**Problem description:** Identify and copy all lines of the material where the string "this" is found.

**Available data:**
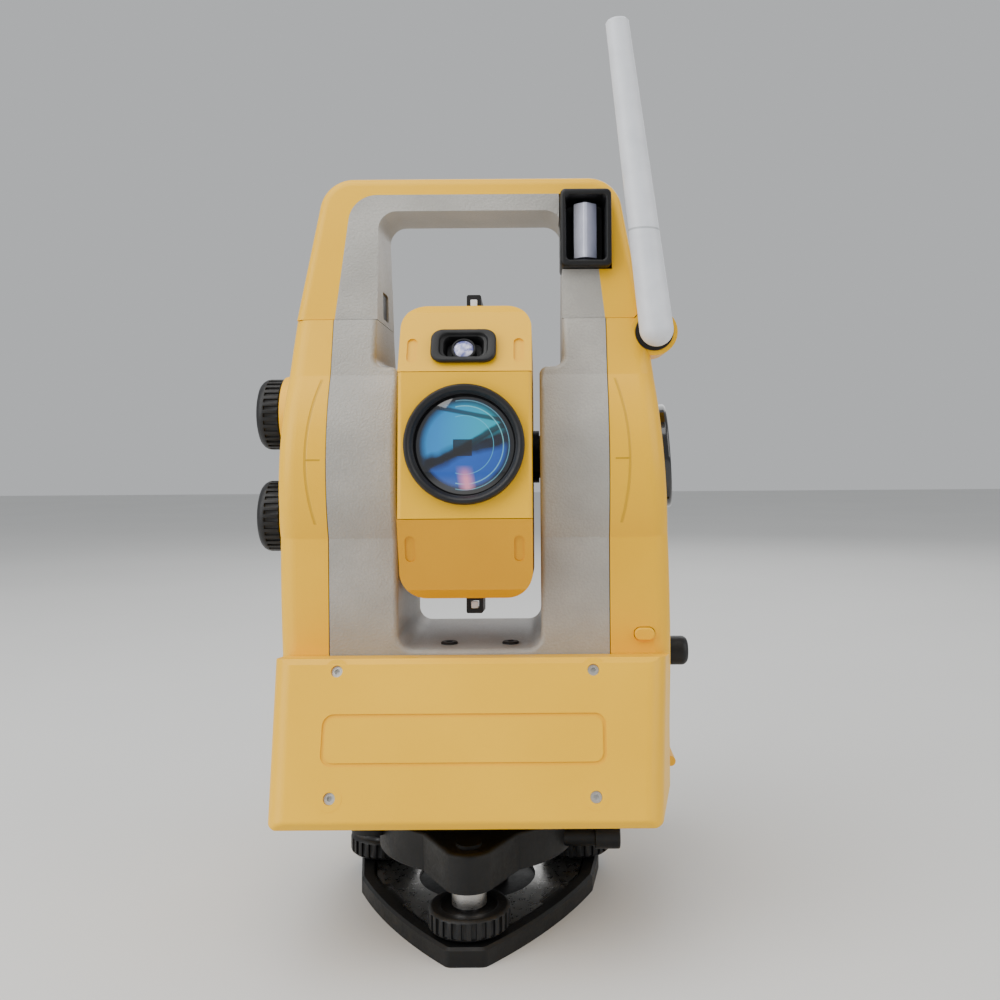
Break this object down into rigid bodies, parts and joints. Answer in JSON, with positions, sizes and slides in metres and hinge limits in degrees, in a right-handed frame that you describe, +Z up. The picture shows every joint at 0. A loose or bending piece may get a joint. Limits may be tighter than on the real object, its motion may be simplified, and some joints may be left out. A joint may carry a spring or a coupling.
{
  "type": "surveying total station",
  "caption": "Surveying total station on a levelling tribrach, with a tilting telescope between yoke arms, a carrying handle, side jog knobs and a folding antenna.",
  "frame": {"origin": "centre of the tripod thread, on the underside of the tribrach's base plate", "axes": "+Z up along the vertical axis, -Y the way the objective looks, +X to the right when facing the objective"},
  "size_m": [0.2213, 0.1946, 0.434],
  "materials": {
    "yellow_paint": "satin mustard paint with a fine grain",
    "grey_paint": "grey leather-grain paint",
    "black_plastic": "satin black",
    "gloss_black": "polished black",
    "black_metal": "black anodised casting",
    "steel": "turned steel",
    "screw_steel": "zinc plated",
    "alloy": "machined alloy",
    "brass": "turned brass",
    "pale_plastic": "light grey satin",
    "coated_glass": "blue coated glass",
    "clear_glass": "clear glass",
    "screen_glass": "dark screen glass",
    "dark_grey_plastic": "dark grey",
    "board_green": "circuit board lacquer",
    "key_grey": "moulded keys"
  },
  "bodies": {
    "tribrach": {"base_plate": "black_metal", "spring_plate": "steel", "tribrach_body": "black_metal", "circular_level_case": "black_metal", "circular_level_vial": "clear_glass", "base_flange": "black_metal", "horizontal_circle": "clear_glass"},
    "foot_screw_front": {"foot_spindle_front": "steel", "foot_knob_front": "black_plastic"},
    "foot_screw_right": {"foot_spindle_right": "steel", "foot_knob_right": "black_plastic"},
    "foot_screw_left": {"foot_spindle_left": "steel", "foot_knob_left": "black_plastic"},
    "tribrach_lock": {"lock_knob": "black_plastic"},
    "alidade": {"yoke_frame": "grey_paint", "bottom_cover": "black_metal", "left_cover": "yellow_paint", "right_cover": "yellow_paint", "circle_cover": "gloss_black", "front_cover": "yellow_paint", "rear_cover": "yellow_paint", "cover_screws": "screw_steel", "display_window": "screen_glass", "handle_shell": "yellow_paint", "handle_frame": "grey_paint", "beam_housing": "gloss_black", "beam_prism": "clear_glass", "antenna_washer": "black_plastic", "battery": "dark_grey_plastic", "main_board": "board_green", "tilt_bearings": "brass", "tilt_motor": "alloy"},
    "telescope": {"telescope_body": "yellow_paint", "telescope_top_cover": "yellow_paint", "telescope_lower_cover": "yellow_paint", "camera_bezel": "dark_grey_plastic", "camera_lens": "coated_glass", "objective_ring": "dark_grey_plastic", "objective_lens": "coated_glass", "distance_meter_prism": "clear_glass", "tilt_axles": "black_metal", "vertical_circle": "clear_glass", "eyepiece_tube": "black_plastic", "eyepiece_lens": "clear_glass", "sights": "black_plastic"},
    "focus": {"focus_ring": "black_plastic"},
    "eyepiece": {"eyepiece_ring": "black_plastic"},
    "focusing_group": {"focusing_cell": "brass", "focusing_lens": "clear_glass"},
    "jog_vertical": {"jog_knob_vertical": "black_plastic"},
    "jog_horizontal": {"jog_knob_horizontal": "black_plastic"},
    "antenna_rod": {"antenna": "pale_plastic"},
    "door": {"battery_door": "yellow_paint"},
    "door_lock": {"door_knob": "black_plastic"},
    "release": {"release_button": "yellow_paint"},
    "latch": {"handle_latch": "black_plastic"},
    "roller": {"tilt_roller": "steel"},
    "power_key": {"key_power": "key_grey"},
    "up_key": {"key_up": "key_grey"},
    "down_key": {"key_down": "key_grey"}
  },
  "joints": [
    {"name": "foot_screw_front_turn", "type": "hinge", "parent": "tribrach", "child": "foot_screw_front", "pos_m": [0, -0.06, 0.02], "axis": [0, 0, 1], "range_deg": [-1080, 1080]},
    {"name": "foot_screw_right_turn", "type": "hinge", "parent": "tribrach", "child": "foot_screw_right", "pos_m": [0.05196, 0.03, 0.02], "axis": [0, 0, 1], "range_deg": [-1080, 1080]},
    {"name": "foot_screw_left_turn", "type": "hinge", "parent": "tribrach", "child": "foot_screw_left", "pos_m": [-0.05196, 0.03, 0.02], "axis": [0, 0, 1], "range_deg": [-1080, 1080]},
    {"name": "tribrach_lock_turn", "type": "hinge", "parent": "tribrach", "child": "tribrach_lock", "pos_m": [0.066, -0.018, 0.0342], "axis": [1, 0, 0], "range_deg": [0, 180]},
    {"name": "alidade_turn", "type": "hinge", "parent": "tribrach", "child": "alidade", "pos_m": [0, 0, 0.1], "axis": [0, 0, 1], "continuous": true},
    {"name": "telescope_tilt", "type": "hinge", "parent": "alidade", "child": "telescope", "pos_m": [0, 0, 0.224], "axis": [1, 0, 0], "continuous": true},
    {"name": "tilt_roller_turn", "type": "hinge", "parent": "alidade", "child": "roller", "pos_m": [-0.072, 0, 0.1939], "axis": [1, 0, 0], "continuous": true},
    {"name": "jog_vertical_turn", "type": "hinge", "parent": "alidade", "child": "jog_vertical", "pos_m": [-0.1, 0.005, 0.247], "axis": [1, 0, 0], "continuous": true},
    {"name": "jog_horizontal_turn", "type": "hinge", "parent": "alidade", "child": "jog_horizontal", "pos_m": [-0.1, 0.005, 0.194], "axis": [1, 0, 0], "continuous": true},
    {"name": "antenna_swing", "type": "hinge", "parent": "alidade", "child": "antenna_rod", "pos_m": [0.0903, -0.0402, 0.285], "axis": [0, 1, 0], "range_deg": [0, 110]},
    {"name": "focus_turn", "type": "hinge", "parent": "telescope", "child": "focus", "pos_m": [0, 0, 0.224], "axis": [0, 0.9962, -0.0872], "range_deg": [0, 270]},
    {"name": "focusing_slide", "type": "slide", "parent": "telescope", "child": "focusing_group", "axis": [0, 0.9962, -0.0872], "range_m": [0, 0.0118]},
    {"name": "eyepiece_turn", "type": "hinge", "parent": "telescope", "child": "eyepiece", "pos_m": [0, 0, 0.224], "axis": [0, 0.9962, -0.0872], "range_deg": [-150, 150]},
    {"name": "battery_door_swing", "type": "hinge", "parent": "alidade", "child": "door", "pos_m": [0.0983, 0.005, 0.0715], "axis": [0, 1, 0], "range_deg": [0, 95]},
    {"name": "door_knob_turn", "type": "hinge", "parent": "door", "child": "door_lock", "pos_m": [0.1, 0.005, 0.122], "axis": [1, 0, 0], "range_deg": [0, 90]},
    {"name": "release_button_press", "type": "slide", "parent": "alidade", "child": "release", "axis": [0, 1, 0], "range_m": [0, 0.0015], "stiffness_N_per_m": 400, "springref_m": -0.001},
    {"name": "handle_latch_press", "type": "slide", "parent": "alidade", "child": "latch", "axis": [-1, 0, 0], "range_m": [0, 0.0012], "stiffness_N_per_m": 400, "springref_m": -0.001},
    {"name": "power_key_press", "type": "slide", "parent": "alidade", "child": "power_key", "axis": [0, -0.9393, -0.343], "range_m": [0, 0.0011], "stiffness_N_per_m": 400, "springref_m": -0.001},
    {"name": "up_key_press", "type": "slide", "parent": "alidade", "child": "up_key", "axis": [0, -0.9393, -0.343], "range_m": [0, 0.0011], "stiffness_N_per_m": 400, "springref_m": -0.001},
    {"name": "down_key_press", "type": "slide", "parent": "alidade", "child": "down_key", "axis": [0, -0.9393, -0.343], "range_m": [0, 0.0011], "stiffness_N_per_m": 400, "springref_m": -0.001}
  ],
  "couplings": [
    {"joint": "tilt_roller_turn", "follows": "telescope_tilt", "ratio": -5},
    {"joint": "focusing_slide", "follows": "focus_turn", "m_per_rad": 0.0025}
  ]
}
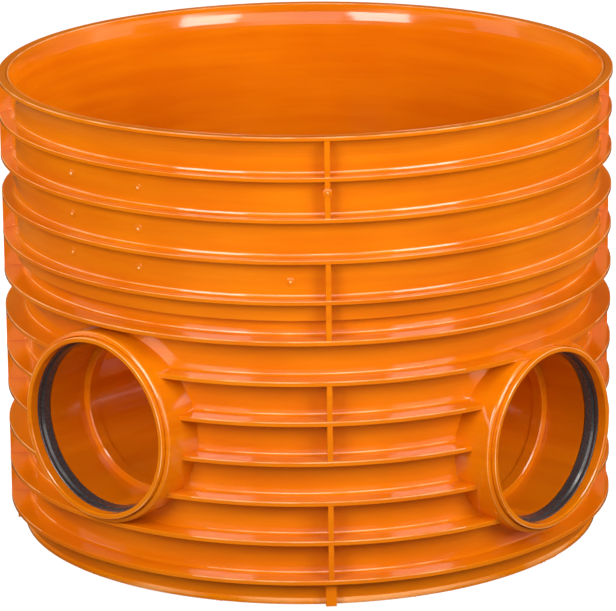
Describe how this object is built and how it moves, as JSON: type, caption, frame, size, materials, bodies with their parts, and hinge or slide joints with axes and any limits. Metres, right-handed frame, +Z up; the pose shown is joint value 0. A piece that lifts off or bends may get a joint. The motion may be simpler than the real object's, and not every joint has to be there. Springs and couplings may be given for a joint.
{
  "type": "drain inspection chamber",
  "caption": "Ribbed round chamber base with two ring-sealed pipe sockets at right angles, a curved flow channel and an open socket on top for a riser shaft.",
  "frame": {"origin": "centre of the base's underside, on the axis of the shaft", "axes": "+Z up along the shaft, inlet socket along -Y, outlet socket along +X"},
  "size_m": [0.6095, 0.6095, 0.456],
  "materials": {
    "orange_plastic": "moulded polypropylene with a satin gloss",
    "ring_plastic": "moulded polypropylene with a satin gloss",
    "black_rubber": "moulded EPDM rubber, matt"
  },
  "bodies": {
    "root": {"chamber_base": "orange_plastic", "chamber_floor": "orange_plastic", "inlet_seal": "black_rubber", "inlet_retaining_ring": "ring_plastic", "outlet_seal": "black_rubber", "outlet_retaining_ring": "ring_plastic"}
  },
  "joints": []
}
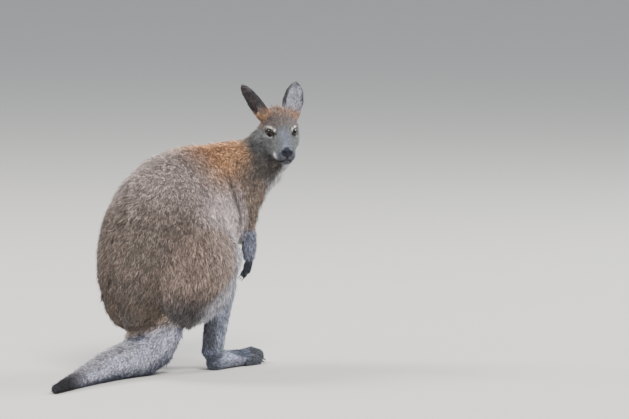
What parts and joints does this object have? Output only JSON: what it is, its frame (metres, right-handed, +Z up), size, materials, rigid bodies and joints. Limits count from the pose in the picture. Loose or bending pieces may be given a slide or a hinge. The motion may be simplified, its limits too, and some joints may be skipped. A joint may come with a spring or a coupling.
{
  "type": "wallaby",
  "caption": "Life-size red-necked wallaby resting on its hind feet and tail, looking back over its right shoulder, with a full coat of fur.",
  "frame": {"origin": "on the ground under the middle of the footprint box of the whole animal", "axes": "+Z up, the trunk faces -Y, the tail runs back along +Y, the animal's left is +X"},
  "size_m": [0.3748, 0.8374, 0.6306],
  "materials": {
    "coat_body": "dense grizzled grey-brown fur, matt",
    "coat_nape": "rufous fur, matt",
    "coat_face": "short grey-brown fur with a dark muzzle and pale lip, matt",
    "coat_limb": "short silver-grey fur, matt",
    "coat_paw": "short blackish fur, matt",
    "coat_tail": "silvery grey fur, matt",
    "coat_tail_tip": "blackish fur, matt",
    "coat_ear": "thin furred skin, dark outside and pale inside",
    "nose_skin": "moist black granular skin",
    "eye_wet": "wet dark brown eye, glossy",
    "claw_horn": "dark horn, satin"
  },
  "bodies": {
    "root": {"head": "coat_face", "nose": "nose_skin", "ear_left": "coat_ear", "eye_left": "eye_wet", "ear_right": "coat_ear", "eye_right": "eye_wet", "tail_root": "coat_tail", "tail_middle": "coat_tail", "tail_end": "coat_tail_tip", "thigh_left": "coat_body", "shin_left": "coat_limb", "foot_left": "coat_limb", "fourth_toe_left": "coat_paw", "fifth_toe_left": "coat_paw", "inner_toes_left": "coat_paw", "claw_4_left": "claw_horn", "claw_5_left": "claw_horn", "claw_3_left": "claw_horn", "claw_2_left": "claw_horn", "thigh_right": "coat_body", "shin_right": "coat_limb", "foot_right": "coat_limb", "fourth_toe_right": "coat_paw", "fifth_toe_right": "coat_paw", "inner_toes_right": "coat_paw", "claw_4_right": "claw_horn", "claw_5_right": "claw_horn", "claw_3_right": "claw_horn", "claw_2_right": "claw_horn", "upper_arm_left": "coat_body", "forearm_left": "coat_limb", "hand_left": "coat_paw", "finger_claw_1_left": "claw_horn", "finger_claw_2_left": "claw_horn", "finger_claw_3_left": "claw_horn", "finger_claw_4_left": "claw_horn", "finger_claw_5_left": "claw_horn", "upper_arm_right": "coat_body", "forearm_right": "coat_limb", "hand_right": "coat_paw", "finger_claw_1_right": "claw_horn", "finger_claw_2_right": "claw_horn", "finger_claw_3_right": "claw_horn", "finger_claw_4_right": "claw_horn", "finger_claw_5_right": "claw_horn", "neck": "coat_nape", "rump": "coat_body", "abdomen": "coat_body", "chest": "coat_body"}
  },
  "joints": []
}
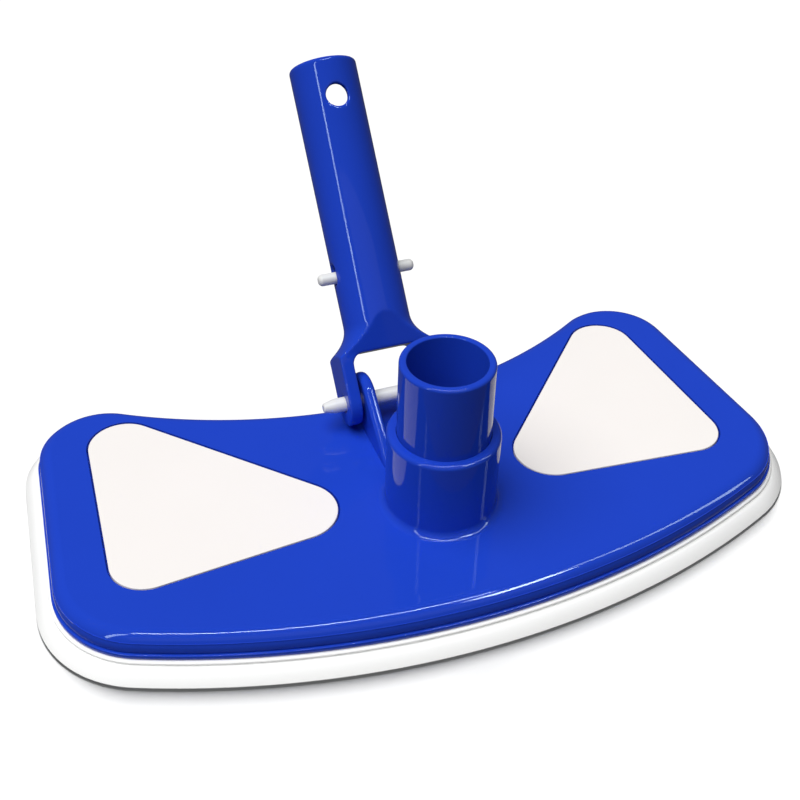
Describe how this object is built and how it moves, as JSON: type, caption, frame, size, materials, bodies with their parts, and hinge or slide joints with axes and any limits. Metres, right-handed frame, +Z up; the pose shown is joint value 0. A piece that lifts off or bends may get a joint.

**Reply to the exercise:**
Break this object down into rigid bodies, parts and joints. Answer in JSON, with positions, sizes and slides in metres and hinge limits in degrees, in a right-handed frame that you describe, +Z up. The picture shows every joint at 0. A loose or bending piece may get a joint. Limits may be tighter than on the real object, its motion may be simplified, and some joints may be left out. A joint may carry a spring or a coupling.
Describe how this object is built and how it moves, as JSON: type, caption, frame, size, materials, bodies with their parts, and hinge or slide joints with axes and any limits. Metres, right-handed frame, +Z up; the pose shown is joint value 0. A piece that lifts off or bends may get a joint. The motion may be simpler than the real object's, and not every joint has to be there. Springs and couplings may be given for a joint.
What parts and joints does this object have? Output only JSON: what it is, its frame (metres, right-handed, +Z up), size, materials, rigid bodies and joints. Limits count from the pose in the picture. Loose or bending pieces may be given a slide or a hinge. The motion may be simplified, its limits too, and some joints may be skipped. A joint may come with a spring or a coupling.
Describe how this object is built and how it moves, as JSON: type, caption, frame, size, materials, bodies with their parts, and hinge or slide joints with axes and any limits. Metres, right-handed frame, +Z up; the pose shown is joint value 0. A piece that lifts off or bends may get a joint.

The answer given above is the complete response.